> [Modeling code records]
________________

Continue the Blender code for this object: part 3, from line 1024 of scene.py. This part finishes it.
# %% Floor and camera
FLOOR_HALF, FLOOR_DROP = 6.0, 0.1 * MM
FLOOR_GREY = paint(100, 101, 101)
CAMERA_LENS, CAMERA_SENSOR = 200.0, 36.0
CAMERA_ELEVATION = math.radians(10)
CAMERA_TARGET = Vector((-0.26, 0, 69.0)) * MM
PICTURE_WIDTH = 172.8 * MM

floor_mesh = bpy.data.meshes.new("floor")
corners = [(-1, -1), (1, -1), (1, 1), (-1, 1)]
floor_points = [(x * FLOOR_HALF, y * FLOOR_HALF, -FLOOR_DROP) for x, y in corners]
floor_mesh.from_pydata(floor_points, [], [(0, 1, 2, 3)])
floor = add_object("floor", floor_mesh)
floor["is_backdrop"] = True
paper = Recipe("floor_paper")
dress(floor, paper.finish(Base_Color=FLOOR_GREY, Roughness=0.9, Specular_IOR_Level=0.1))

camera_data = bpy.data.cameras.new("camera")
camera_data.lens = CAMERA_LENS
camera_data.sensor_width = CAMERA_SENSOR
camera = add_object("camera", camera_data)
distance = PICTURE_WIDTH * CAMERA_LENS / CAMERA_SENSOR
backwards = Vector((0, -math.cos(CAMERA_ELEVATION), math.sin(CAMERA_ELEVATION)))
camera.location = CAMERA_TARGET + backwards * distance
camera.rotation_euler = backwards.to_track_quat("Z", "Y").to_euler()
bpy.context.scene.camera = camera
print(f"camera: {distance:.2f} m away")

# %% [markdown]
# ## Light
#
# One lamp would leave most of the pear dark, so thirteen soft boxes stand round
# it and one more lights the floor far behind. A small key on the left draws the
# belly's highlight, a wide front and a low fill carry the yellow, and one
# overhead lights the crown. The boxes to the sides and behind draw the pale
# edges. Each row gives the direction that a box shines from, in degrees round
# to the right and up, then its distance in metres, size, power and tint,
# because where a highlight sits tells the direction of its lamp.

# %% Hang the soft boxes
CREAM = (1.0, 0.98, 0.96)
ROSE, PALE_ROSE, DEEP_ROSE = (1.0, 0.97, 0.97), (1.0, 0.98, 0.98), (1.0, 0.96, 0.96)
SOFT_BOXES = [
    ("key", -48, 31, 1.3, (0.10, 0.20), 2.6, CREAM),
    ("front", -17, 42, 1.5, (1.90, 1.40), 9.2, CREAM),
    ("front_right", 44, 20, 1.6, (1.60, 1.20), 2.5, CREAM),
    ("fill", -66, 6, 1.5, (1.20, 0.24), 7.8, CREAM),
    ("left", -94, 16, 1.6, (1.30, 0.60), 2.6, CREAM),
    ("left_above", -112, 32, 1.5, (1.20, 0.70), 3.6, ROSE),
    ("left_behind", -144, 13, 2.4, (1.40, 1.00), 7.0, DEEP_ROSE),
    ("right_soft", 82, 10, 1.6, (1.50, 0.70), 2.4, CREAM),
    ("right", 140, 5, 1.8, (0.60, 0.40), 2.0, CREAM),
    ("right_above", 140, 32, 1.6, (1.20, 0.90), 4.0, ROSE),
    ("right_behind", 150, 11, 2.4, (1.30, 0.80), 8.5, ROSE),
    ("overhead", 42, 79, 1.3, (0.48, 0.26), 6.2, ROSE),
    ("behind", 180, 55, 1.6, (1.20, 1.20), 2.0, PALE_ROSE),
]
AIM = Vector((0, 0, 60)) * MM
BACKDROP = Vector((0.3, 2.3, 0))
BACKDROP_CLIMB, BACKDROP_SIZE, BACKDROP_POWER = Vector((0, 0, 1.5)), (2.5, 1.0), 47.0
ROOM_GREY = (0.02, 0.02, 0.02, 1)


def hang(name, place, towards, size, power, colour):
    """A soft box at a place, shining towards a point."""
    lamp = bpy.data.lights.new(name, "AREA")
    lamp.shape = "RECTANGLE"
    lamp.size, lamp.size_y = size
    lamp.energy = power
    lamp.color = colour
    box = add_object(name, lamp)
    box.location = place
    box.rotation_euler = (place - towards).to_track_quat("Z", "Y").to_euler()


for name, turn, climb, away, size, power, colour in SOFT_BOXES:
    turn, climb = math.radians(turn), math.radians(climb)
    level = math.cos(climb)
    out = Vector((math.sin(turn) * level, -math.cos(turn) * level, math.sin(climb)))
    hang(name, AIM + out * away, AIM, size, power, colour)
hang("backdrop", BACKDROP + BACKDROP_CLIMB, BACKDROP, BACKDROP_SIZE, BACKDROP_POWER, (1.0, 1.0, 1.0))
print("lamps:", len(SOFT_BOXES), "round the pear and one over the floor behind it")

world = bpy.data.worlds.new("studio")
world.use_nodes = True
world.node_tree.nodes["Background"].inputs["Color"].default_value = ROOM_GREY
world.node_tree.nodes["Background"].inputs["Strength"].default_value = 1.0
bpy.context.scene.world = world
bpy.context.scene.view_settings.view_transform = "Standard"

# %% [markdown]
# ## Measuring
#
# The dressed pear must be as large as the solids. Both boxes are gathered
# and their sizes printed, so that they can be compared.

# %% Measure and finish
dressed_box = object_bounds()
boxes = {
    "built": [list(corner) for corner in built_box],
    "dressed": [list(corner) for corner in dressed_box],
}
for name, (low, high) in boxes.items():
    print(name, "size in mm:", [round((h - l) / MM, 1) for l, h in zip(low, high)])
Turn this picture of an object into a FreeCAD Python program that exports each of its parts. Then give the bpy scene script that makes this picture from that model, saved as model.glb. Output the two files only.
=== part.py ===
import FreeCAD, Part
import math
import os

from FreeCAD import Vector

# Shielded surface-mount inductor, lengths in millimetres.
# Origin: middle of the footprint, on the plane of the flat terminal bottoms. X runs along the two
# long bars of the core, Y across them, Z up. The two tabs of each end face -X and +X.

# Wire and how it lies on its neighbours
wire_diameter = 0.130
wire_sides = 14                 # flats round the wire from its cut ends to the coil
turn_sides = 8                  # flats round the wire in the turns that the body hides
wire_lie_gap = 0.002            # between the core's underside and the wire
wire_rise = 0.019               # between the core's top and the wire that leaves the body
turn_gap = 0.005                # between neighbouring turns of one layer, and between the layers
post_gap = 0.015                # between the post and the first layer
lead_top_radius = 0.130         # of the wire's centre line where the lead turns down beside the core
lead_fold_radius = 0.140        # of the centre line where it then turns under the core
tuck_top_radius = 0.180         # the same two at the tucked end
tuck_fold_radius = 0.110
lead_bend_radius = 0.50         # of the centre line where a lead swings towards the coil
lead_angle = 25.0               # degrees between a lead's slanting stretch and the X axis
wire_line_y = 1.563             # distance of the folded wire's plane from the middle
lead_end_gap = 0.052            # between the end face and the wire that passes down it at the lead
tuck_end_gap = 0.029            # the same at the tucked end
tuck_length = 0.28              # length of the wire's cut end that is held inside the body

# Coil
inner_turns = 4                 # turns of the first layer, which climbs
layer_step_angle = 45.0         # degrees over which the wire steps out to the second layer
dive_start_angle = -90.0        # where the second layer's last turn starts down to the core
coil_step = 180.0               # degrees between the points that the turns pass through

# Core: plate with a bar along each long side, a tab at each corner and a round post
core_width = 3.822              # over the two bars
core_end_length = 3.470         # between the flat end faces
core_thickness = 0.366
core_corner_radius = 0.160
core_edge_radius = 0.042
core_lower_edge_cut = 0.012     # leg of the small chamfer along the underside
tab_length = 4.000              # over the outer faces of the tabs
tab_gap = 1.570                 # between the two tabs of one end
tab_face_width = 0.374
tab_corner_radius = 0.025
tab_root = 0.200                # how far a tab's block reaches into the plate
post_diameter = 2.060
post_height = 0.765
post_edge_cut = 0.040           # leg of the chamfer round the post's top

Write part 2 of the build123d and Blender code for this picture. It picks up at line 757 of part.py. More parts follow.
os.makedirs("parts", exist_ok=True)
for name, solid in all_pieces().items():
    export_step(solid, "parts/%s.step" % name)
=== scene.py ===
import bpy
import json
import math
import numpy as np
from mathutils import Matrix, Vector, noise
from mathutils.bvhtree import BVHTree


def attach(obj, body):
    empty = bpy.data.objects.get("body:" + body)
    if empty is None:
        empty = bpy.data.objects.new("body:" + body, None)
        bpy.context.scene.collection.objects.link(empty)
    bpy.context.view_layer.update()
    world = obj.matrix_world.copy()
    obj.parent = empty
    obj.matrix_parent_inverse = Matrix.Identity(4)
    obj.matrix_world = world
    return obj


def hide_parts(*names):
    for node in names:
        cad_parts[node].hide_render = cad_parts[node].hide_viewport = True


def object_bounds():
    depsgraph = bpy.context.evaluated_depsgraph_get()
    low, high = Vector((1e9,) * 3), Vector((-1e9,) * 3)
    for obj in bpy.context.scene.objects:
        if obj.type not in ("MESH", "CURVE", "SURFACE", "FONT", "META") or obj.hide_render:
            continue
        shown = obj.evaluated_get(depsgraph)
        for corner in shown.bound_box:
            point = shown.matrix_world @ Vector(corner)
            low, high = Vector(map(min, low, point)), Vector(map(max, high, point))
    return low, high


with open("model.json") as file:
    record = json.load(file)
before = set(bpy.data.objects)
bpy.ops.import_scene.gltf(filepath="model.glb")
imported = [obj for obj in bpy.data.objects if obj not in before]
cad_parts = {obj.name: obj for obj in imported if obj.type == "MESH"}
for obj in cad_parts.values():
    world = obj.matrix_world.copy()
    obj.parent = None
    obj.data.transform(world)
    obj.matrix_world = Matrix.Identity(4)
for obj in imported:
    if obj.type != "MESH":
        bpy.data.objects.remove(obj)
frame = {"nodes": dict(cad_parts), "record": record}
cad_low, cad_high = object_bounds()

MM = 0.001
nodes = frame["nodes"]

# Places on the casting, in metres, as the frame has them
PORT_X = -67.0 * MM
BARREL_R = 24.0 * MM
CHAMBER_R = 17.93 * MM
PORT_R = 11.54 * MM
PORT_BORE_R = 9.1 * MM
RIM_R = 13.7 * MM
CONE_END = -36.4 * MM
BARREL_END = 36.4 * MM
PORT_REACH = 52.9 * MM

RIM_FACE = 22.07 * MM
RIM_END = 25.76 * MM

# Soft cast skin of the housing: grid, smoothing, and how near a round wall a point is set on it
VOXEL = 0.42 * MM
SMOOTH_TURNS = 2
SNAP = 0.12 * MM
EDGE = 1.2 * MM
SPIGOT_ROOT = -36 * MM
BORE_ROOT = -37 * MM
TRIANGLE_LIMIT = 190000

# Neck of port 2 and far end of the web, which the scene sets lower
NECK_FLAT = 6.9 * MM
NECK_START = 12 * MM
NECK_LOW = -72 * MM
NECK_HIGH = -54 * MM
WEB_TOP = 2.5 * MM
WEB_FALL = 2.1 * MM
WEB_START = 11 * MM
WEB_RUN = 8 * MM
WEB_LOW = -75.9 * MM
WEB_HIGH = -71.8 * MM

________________

> [Written instruction]
Repeat exactly, and only, the lines from the one containing "point = shown.matrix_world" through the one containing "before = set(bpy.data.objects)", both included.

> [Correct output]
            point = shown.matrix_world @ Vector(corner)
            low, high = Vector(map(min, low, point)), Vector(map(max, high, point))
    return low, high


with open("model.json") as file:
    record = json.load(file)
before = set(bpy.data.objects)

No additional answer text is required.